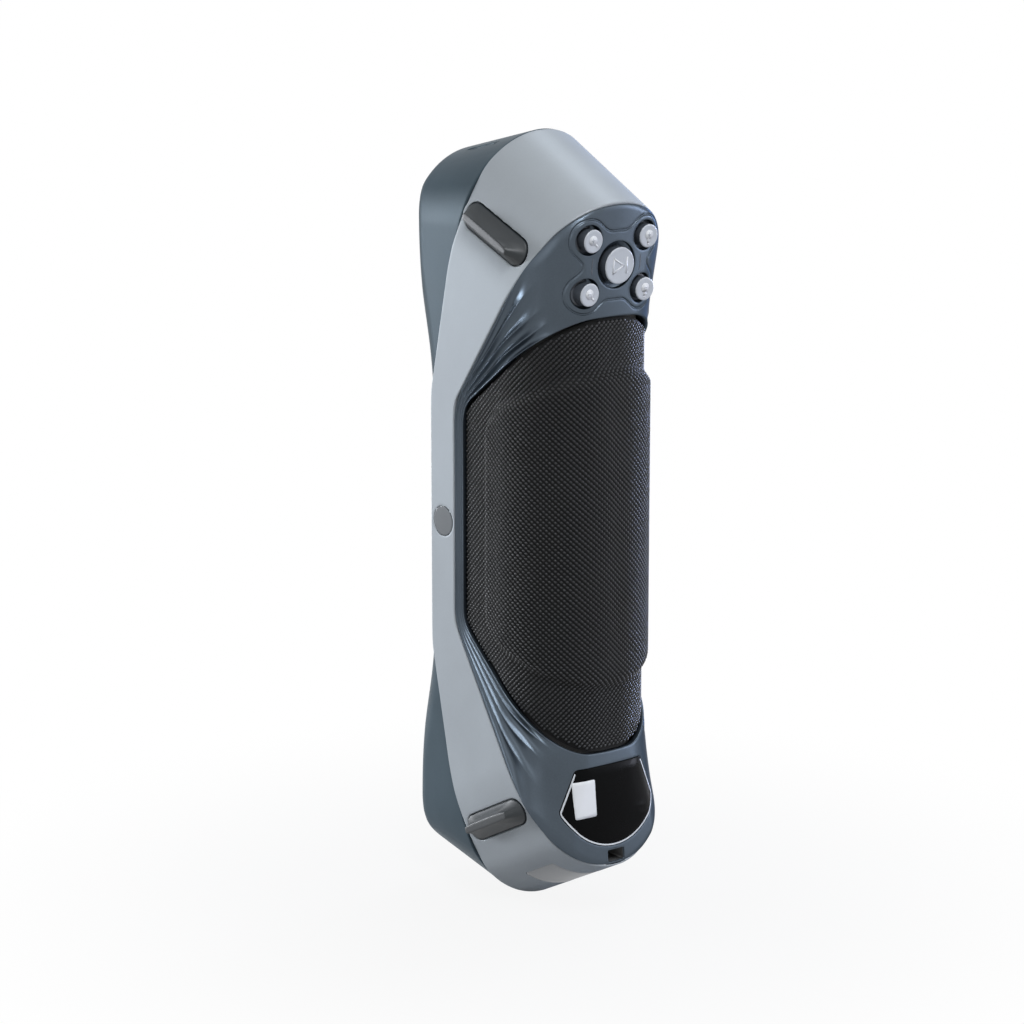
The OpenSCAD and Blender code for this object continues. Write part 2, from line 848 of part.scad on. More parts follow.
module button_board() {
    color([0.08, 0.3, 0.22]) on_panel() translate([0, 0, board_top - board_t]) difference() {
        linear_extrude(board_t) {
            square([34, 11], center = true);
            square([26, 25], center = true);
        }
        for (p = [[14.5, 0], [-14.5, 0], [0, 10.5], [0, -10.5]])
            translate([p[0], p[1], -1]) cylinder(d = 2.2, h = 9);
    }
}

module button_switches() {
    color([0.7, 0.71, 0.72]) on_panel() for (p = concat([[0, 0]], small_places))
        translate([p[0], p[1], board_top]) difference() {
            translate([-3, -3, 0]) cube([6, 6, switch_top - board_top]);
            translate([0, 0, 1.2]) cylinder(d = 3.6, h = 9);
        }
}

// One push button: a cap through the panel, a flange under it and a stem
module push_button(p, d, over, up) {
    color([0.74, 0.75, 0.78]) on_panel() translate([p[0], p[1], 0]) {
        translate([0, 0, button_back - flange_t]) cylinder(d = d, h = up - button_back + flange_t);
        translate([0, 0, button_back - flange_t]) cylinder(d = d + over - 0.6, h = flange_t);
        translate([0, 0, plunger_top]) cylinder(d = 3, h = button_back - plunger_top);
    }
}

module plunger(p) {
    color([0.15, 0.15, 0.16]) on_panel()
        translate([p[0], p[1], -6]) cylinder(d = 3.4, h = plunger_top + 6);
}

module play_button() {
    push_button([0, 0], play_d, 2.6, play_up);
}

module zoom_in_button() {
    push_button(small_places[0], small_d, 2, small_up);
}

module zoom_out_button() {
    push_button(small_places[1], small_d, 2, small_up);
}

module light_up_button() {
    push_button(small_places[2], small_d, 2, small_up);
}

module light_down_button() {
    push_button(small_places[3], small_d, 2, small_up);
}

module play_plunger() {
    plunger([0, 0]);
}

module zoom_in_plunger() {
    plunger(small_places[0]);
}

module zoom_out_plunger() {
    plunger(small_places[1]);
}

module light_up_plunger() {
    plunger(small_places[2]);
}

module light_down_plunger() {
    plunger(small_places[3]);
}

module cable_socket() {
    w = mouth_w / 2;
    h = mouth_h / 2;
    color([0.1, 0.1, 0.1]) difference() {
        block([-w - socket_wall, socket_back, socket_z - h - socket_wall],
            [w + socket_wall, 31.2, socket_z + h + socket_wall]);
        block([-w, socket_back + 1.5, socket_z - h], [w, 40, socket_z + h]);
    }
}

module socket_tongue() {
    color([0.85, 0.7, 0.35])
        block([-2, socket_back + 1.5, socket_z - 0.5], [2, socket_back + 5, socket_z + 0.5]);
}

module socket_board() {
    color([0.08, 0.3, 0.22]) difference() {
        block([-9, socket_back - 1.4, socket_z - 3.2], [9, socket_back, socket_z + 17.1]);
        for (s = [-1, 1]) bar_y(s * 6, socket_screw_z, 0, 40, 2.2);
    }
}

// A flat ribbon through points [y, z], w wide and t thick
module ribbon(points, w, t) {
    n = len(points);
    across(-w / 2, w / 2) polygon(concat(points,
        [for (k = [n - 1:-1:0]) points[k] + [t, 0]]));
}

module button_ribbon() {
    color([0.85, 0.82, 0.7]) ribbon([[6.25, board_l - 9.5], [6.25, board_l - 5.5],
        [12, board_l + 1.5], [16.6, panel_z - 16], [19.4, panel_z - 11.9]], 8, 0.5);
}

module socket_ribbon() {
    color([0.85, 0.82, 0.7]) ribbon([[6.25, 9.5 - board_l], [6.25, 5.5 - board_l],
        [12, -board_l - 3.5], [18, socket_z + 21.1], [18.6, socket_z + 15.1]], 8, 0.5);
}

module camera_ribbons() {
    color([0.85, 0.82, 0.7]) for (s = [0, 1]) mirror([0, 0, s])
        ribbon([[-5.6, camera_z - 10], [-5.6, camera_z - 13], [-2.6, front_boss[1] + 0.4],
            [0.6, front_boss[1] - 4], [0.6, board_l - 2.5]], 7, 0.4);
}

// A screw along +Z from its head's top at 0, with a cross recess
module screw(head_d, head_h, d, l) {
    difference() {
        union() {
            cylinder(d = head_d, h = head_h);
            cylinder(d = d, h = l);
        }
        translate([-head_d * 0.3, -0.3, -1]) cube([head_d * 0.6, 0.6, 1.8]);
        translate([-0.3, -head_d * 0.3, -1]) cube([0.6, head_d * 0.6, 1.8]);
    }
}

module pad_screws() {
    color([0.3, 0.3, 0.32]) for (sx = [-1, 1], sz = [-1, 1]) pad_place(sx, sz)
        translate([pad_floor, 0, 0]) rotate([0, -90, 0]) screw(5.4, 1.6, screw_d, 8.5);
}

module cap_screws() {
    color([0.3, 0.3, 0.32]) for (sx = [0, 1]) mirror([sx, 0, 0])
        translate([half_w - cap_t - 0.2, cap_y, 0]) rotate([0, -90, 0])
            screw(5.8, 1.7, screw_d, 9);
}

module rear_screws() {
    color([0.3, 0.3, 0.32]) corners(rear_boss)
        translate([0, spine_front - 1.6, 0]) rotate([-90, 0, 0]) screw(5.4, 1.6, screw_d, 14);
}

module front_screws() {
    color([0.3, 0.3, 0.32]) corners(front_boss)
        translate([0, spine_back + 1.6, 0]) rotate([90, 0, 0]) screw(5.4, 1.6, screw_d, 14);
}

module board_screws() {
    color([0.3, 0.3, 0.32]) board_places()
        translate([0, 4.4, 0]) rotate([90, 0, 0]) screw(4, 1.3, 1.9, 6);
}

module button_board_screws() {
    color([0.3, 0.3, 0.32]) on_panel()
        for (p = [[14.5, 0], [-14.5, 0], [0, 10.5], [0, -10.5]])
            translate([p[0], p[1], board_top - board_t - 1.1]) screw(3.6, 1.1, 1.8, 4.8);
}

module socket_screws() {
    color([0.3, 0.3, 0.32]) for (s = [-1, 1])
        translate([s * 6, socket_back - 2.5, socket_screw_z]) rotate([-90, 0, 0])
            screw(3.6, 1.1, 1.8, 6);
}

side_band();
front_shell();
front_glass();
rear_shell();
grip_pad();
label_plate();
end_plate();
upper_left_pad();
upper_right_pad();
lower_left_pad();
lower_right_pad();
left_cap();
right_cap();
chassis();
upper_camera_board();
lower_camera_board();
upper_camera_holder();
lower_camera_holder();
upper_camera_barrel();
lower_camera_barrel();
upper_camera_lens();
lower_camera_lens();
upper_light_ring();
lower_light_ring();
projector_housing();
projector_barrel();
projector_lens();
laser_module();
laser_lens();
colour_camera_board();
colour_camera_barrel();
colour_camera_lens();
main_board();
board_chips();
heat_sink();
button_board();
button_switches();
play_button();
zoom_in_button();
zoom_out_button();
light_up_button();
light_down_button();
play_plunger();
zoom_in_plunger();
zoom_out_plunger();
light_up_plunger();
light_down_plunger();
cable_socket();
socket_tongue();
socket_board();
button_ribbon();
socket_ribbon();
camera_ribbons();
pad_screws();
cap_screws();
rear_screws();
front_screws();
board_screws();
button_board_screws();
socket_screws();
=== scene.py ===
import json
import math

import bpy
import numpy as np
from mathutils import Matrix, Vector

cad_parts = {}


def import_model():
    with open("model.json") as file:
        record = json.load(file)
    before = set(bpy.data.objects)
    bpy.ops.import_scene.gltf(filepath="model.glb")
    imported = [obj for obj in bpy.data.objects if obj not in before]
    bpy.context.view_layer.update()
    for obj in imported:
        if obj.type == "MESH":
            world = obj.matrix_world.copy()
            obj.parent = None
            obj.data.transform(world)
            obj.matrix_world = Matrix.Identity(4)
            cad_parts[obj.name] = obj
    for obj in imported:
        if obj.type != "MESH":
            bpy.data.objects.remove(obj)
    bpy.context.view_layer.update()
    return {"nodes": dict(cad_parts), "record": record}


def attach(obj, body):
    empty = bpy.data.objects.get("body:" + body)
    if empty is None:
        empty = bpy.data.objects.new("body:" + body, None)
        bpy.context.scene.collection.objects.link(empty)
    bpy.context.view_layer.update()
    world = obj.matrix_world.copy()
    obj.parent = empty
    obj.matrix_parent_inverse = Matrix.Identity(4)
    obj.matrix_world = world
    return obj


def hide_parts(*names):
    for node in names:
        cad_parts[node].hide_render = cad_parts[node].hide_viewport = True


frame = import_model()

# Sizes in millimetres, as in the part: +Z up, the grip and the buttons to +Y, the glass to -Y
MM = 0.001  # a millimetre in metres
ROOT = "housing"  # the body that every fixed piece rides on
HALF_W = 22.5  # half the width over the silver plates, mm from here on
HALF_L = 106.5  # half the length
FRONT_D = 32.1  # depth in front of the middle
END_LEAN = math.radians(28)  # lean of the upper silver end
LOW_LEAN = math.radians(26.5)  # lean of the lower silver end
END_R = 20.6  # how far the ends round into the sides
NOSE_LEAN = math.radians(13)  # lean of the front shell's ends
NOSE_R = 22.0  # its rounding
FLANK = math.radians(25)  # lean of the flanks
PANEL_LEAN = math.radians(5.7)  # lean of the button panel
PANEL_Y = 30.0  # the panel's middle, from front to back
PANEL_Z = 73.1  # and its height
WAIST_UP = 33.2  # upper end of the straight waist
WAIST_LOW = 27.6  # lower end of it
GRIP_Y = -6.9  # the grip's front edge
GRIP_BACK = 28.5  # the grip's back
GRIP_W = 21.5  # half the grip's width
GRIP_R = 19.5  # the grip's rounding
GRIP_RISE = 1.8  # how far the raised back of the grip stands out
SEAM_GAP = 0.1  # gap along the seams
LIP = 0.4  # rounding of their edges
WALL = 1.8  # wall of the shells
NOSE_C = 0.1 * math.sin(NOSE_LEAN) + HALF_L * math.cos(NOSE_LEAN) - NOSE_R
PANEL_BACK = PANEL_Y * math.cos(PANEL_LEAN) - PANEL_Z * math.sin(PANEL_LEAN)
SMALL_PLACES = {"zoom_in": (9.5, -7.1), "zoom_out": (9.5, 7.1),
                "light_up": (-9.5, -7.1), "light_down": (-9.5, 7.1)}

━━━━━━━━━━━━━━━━

Your task is to give again the lines from the one containing "zoom_in_plunger();" to the one containing "imported = [obj", both lines included, exactly and without anything added.

zoom_in_plunger();
zoom_out_plunger();
light_up_plunger();
light_down_plunger();
cable_socket();
socket_tongue();
socket_board();
button_ribbon();
socket_ribbon();
camera_ribbons();
pad_screws();
cap_screws();
rear_screws();
front_screws();
board_screws();
button_board_screws();
socket_screws();
=== scene.py ===
import json
import math

import bpy
import numpy as np
from mathutils import Matrix, Vector

cad_parts = {}


def import_model():
    with open("model.json") as file:
        record = json.load(file)
    before = set(bpy.data.objects)
    bpy.ops.import_scene.gltf(filepath="model.glb")
    imported = [obj for obj in bpy.data.objects if obj not in before]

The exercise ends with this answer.